THE FUNCTION OF THE SPIRIT

The Spirit is the reality of Christ (v. 17; 15:26; 1 John 5:6). When we call on the name of the Lord Jesus, we receive the Spirit as the reality of Christ (John 14:17), and this Christ, the Son of God, is the very embodiment of the Father (Col. 2:9). The Father is embodied in the Son, and the Son is fully realized as the Spirit. Colossians 2:9 says that the fullness of the Godhead dwells in Christ bodily. Christ, then, is the embodiment of God, fully realized as the Spirit. This is revealed in John 16:13-15.

The Spirit gives life to the believers (1 Cor. 15:45; 2 Cor. 3:6) and regenerates them in their spirit (John 3:5-6). He anoints the believers (2 Cor. 1:21), seals them (Eph. 1:13; 4:30; 2 Cor. 1:22a), and is Himself a pledge of God given to them (v. 22b). By this anointing, which brings in the divine element, He fills the believers. Sealing shapes the element into a certain form as an impression and becomes a mark. The pledge means that He is the guarantee that God is our inheritance. On the one hand, sealing proves that we are God’s inheritance; on the other hand, God as our inheritance for our enjoyment is also guaranteed by the indwelling Spirit as the pledge.

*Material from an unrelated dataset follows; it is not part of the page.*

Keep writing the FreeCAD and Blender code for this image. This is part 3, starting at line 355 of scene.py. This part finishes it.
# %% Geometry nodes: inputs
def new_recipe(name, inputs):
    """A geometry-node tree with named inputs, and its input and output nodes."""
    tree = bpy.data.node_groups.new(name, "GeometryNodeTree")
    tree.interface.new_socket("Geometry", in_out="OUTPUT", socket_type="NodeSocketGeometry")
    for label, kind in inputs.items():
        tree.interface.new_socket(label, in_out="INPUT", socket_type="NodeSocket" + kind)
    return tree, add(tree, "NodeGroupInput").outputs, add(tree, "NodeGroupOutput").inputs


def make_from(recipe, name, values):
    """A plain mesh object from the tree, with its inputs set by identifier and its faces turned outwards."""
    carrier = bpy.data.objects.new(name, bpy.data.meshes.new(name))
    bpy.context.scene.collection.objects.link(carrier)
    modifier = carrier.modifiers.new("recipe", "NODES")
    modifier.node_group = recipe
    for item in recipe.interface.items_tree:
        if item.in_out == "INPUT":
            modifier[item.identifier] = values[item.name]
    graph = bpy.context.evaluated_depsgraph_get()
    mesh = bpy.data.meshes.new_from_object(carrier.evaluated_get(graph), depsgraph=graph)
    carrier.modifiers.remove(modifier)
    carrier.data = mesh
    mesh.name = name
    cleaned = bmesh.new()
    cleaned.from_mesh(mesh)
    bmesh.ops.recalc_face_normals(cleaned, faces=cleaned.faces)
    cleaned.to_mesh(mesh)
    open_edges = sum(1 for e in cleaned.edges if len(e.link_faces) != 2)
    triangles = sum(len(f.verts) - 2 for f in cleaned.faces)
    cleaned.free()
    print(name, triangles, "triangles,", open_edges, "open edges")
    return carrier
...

He is also the bountiful supply to the believers (Phil. 1:19). He sanctifies us not just positionally but dispositionally (1 Pet. 1:2; Rom. 15:16) and experientially as well. He transforms the believers (2 Cor. 3:18).

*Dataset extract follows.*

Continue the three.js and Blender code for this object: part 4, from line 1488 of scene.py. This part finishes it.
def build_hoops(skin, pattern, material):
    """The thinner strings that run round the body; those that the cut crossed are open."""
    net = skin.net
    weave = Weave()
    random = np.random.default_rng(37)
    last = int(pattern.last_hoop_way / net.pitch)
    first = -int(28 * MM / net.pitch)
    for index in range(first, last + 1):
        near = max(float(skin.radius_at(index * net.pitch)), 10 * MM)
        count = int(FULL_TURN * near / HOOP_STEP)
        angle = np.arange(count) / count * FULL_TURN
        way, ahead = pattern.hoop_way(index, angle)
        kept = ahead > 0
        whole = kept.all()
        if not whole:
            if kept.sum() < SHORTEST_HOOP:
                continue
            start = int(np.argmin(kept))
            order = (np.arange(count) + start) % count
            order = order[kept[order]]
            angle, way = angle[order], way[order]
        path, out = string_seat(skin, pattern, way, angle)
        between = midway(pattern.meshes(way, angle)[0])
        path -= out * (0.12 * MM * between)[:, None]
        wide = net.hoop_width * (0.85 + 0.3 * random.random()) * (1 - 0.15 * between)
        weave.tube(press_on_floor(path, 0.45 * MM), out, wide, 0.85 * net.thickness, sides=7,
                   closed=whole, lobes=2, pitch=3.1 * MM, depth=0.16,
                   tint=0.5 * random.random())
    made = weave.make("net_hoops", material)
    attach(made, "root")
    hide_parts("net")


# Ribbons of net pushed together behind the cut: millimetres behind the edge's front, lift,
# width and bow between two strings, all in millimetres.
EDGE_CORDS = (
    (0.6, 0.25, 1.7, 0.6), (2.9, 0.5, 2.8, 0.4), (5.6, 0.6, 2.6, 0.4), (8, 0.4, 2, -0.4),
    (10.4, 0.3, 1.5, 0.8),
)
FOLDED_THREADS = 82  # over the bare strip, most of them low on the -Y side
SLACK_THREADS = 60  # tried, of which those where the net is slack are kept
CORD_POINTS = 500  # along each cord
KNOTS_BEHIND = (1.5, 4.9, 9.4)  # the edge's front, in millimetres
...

All believers have been baptized in this one Spirit into one Body (1 Cor. 12:13). On the day of Pentecost and in the house of Cornelius, when Christ the Son, the ascended One, poured out the Spirit on the believers, that was His baptizing His Body into the Spirit. First Corinthians 12:13 says that we were all baptized in one Spirit into one Body. Christ finished this baptism just as He finished His crucifixion. All who believe have been crucified (Gal. 2:20). In the same principle, we were all baptized on the day of Pentecost and in the house of Cornelius. We have been baptized and have been given to drink this one Spirit (1 Cor. 12:13). Now we are drinking this Spirit. To be baptized is outward; to drink is inward. Outwardly, we have been baptized; inwardly, we are drinking of the one Spirit.

With the Lord’s ascension to the heavens and the pouring out of the Spirit, the whole operation of the Triune God was completed. The Father planned with the Son and the Spirit, and the Son came with the Father and the Spirit to accomplish what the Father had planned. Finally, the Spirit came with the Father and the Son to apply what the Father had planned and what the Son had accomplished. This applying Spirit is the consummation of the Triune God. He is not just by Himself as a separate Spirit, having nothing to do with the Father and unrelated to the Son; He is the consummation of the Triune God, the consummation of the Divine Trinity, to reach us.

The Spirit’s reaching us has two aspects: the inward aspect and the outward. The inward was accomplished on the day of resurrection. On that day the resurrected Lord came back to His disciples and breathed Himself into them (John 20:22). This was altogether for life, the inner life.

Fifty days later at Pentecost, He poured out the Spirit upon the disciples like a mighty wind (Acts 2:1-2). Breath is for life, but wind is for power. At Pentecost the disciples were clothed with power from on high (Luke 24:49). The clothing of the Spirit is like the putting on of a uniform. The uniform gives its wearer power, authority. A policeman with a uniform has authority to stop us. If he did not have a uniform, we would not listen to him. The Spirit as our life, the life-giving Spirit, even the Spirit of life, is also the Spirit outside us, poured upon us as the Spirit of power from on high. All of this has been accomplished.